The accomplishments of the Dutch painter Rembrandt (1606-69) are among the most outstanding in history. He had a remarkable gift for capturing human emotions. Like Titian, he worked long at building up a painting in many layers. Earth colors--yellow ocher, brown, and brown-red--were his favorites. His paintings are basically dark in tone and have many very dark areas. The rich values of these dark areas, created with many layers of color, make his technique unusual. Important sections of his paintings are dramatically illuminated by brilliant light.

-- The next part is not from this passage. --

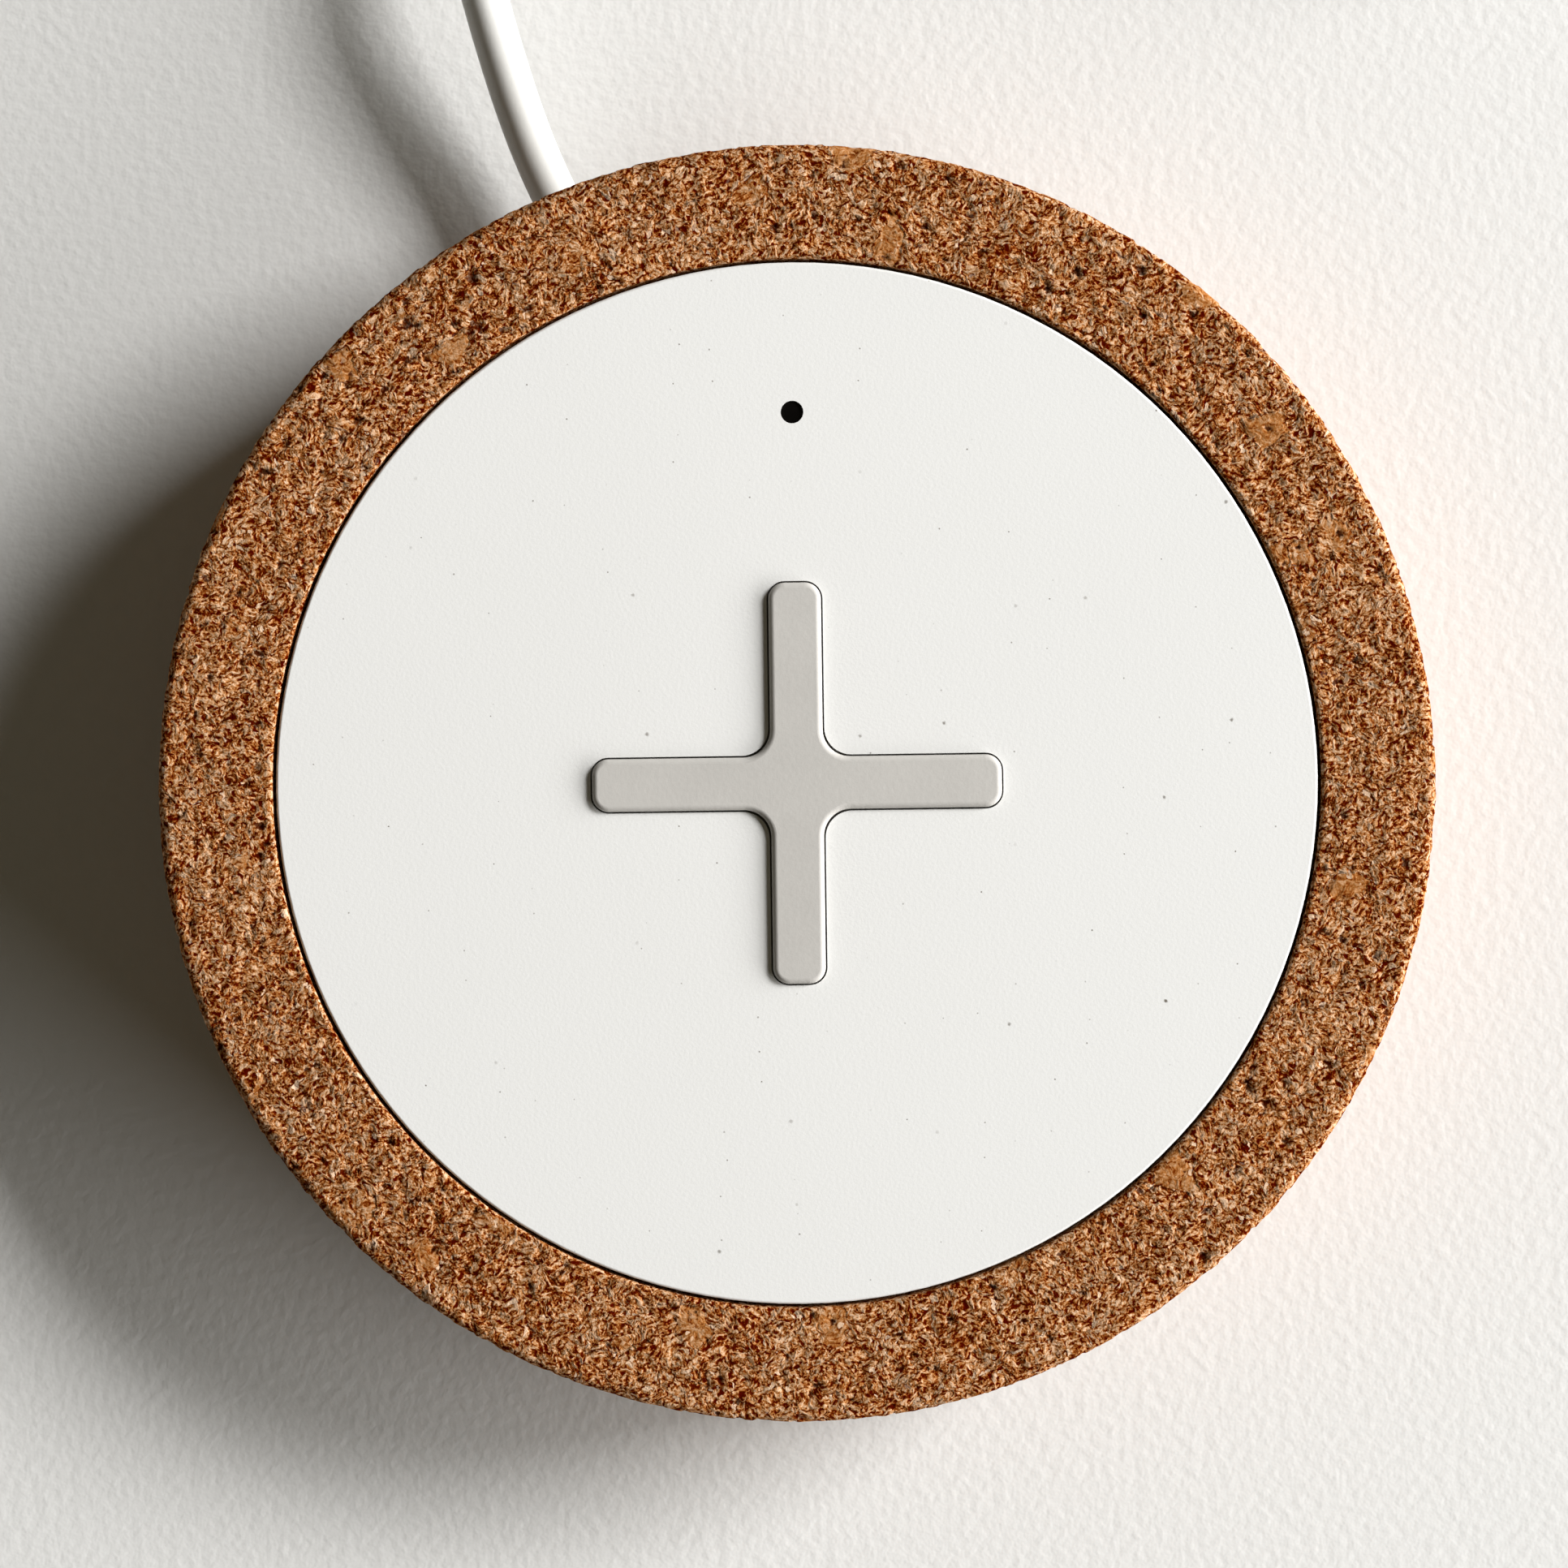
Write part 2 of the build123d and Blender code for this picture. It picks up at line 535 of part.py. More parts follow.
def cord_tie():
    """Strap round the bundle, flush with the table below."""
    band = tie_prism(
        COIL_INNER_TURN - CORD_RADIUS + TIE_BITE - TIE_THICKNESS,
        COIL_OUTER_TURN + CORD_RADIUS - TIE_BITE + TIE_THICKNESS,
        0,
        COIL_TOP - TIE_BITE + TIE_THICKNESS,
        TIE_CORNER,
    )
    return band - tie_window()


# ---------------------------------------------------------------- plug


def plug_frame():
    return Pos(*TAIL_ROUTE[-1]) * Rot(0, 0, PLUG_TURN)


def plug_body():
    """Soft grip with a grooved, tapered boot and a shallow dish on both broad sides."""
    grip = Pos(BOOT_LENGTH + GRIP_LENGTH / 2, 0, 0) * Box(GRIP_LENGTH, GRIP_WIDTH, GRIP_HEIGHT)
    grip = fillet(grip.edges().filter_by(Axis.X), GRIP_EDGE)
    grip = fillet(grip.faces().sort_by(Axis.X)[0].edges(), GRIP_BACK_EDGE)
    for side in (-1, 1):
        dish = fillet(Box(*GRIP_DISH_SIZE, 2 * GRIP_DISH).edges().filter_by(Axis.Z), GRIP_DISH_CORNER)
        grip -= Pos(BOOT_LENGTH + GRIP_LENGTH / 2, 0, side * GRIP_HEIGHT / 2) * dish
    profile = [(0, 0), (0, BOOT_THIN_RADIUS), (BOOT_LENGTH + 1, BOOT_THICK_RADIUS), (BOOT_LENGTH + 1, 0)]
    boot = revolve(make_face(Polyline(*profile, close=True)), Axis.X)
    for x in BOOT_GROOVES:
        middle = BOOT_THIN_RADIUS + (BOOT_THICK_RADIUS - BOOT_THIN_RADIUS) * x / BOOT_LENGTH
        boot -= Pos(x, 0, 0) * Rot(0, 90, 0) * Torus(middle + BOOT_GROOVE_LIFT, BOOT_GROOVE_RADIUS)
    return plug_frame() * (grip + boot)


def shell_box(inset, start, length):
    size = (length, SHELL_WIDTH - 2 * inset, SHELL_HEIGHT - 2 * inset)
    solid = Pos(start + length / 2, 0, 0) * Box(*size)
    return fillet(solid.edges().filter_by(Axis.X), SHELL_CORNER - inset)


def plug_shell():
    """Drawn steel shell, open at the front, with the two latch windows on each broad side."""
    start = BOOT_LENGTH + GRIP_LENGTH
    shell = shell_box(0, start, SHELL_LENGTH)
    shell -= shell_box(SHELL_WALL, start + SHELL_WALL, SHELL_LENGTH)
    for side in (-1, 1):
        place = Pos(start + SHELL_WINDOW_X, side * SHELL_WINDOW_Y, SHELL_HEIGHT / 2)
        shell -= place * Box(SHELL_WINDOW, SHELL_WINDOW, 4 * SHELL_WALL)
    return plug_frame() * shell


def plug_tongue():
    start = BOOT_LENGTH + GRIP_LENGTH + SHELL_WALL
    width = SHELL_WIDTH - 2 * SHELL_CORNER
    bottom = SHELL_WALL - SHELL_HEIGHT / 2
    return plug_frame() * block((TONGUE_LENGTH, width, TONGUE_HEIGHT), (start + TONGUE_LENGTH / 2, 0), bottom)


def plug_contacts():
    start = BOOT_LENGTH + GRIP_LENGTH + SHELL_WALL + TONGUE_LENGTH - CONTACT_LENGTH - 0.5
    bottom = SHELL_WALL - SHELL_HEIGHT / 2 + TONGUE_HEIGHT
    size = (CONTACT_LENGTH, CONTACT_WIDTH, CONTACT_THICKNESS)
    return [plug_frame() * block(size, (start + CONTACT_LENGTH / 2, y), bottom) for y in CONTACT_YS]


# ---------------------------------------------------------------- write one file per piece


def main():
    os.makedirs("parts", exist_ok=True)
    cord, cord_length = tube("cord", CORD_ROUTE)
    tail, tail_length = tube("cord_tail", TAIL_ROUTE)
    missing_turns = COIL_COLUMNS * COIL_LAYERS - COIL_TURNS
    wound = 2 * pi * (COIL_MEAN_RADIUS * COIL_COLUMNS * COIL_LAYERS - COIL_OUTER_TURN * missing_turns)
    wound += 2 * COIL_STUB
    print("lead in all", round(cord_length + wound + tail_length, 1), "of", CORD_LENGTH)
    last, end = TAIL_ROUTE[-2], TAIL_ROUTE[-1]
    print("last run heads", round(degrees(atan2(end[1] - last[1], end[0] - last[0])), 2), "plug", PLUG_TURN)
    pieces = {
        "cork_ring": cork_ring(),
        "bottom_cover": bottom_cover(),
        "top_cover": top_cover(),
        "grip_cross": grip_cross(),
        "rubber_feet": rubber_feet(),
        "housing_screws": housing_screws(),
        "light_pipe": light_pipe(),
        "status_led": status_led(),
        "circuit_board": circuit_board(),
        "board_screws": board_screws(),
        "controller_chip": soldered(CHIP_SIZE, [CHIP_PLACE]),
        "bridge_transistors": soldered(TRANSISTOR_SIZE, TRANSISTOR_PLACES),
        "power_inductor": power_inductor(),
        "resonant_capacitors": soldered(RESONANT_SIZE, RESONANT_PLACES),
        "filter_capacitors": soldered(FILTER_SIZE, FILTER_PLACES),
        "chip_resistors": soldered(RESISTOR_SIZE, RESISTOR_PLACES),
        "coil_winding": coil_winding(),
        "coil_leads": coil_leads(),
        "ferrite_plate": ferrite_plate(),
        "coil_tray": coil_tray(),
        "coil_adhesive": coil_adhesive(),
        "thermistor": thermistor(),
        "cord_bush": cord_bush(),
        "supply_wires": supply_wires(),
        "cord": cord,
        "cord_coil": cord_coil(),
        "cord_tail": tail,
        "cord_tie": cord_tie(),
        "plug_body": plug_body(),
        "plug_shell": plug_shell(),
        "plug_tongue": plug_tongue(),
        "plug_contacts": plug_contacts(),
    }
    for name, piece in pieces.items():
        solids = piece if isinstance(piece, list) else [piece]
        export_step(Compound(children=solids) if len(solids) > 1 else solids[0], f"parts/{name}.step")


if __name__ == "__main__":
    main()
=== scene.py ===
import bpy
import json
from math import cos, pi, radians, sin
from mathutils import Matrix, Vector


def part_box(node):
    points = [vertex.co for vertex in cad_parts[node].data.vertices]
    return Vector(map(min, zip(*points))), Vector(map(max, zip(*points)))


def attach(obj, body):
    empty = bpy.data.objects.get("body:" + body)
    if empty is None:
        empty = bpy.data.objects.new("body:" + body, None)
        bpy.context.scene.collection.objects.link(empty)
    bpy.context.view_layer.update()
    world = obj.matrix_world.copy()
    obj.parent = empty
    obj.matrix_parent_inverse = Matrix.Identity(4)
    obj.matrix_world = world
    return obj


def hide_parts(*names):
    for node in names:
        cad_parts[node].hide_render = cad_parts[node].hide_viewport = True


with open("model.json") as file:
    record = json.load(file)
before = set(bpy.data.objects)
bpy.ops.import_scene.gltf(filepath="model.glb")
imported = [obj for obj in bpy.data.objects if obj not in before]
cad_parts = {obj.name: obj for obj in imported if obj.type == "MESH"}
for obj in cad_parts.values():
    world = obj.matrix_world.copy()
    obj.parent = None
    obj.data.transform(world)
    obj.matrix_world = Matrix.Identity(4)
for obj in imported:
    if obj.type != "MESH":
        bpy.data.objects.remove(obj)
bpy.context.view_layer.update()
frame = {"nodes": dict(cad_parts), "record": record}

# Round wireless charging pad: cork ring, matt white disc, raised rubber plus and a fixed lead.
# Metres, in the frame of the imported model: +Z up, the indicator light towards +Y.

# ---------------------------------------------------------------- sizes

PAD_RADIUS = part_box("cork_ring")[1].x
RIM_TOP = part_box("cork_ring")[1].z
RIM_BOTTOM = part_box("cork_ring")[0].z
FLOOR_TOP = 0.0028  # top of the casing's floor, where the rebate in the cork ends
RIM_INNER_RADIUS = 0.0369
REBATE_RADIUS = 0.0412
OUTER_EDGE = 0.0007
INNER_EDGE = 0.0002
NEAR_DISC = 0.001  # how far down the bore is meshed more finely
CORK_HOLE_RADIUS = 0.0024
RING_STEPS = 1060  # round the cork, about 0.27 mm apart at the rim

EXIT_ANGLE = 111.6  # degrees from +X
EXIT_HEIGHT = 0.0054

CORD_DIAMETER = 0.0034
COIL_CENTRE = (-0.0067, 0.104)
COIL_OUTER_TURN = 0.02379
COIL_PITCH = 0.00342
COIL_COLUMNS = 4
COIL_TURNS = 15.25
POINTS_PER_TURN = 20
CROSSING = (285, 345)  # degrees of each turn over which it moves to its next place
CROSSING_BULGE = 0.55  # how far a rising turn swings out of the bundle, in pitches
TIE_PHASE = 225  # degrees of each turn at which the strap holds it
TIE_HOLD = 16  # degrees either side of that with the strap's whole squeeze
TIE_EASE = 20  # degrees over which the squeeze then dies away
TIE_SQUEEZE = (0.10, 0.126)  # across and upwards
TIE_LIFT = 0.00015

# control points from inside the pad to the coil, and from the coil to the plug's boot
CORD_ROUTE = [
    (-0.013179, 0.033286, 0.0054),
    (-0.01473, 0.03862, 0.0054),
    (-0.01827, 0.04558, 0.0041),
    (-0.02067, 0.05253, 0.0054),
    (-0.02315, 0.0621, 0.0071),
    (-0.0275, 0.075, 0.0031),
    (-0.03049, 0.0835, 0.0017),
    (-0.03049, 0.0905, 0.0017),
]
TAIL_ROUTE = [
    (0.0068, 0.12779, 0.01196),
    (0.0156, 0.12779, 0.01196),
    (0.0245, 0.12439, 0.0099),
    (0.0315, 0.11799, 0.0063),
    (0.0367, 0.11009, 0.004),
    (0.0406, 0.10249, 0.004),
]


# ---------------------------------------------------------------- node helpers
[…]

Jan Vermeer (1632-75) was one of a group of Dutch artists who painted the humble scenes of daily life. He was a master at painting textures of every kind--satin, Persian rugs, bread crusts, metal. The overall impression of a Vermeer interior is that of a sunny, cheerful room filled with cherished household objects.

18th-Century Painting

In the 18th century, Venice produced several fine painters. The most famous was Giovanni Battista Tiepolo (1696-1770). He decorated the interiors of palaces and other buildings with tremendous, colorful frescoes representing scenes of wealth and pageantry Francesco Guardi (1712-93) and Antonio Canaletto (1697-1768) painted scenic views, many of them recalling the past glories of Venice. Guardi was very skillful with a brush. With a few patches of color he could conjure up the idea of a tiny figure in a boat.

France: The Rococo Style

In France a taste for pastel colors and intricate decoration brought about the development of the rococo style in the early 18th century. Jean Antoine Watteau (1684-1721), a court painter to King Louis XV, and, later, François Boucher (1703-70) and Jean Honoré Fragonard (1732-1806), were associated with the rococo trend. Watteau painted visions of a dream life in which all is gaiety. There are picnics in the park or woodland parties where gallant gentlemen and elegant ladies amuse themselves.

Other 18th-century painters portrayed scenes of ordinary, middle-class life. Like the Dutch Vermeer, Jean Baptiste Simeon Chardin (1699-1779) valued simple domestic scenes and still-life arrangements. His colors are sober and calm compared to Watteau's.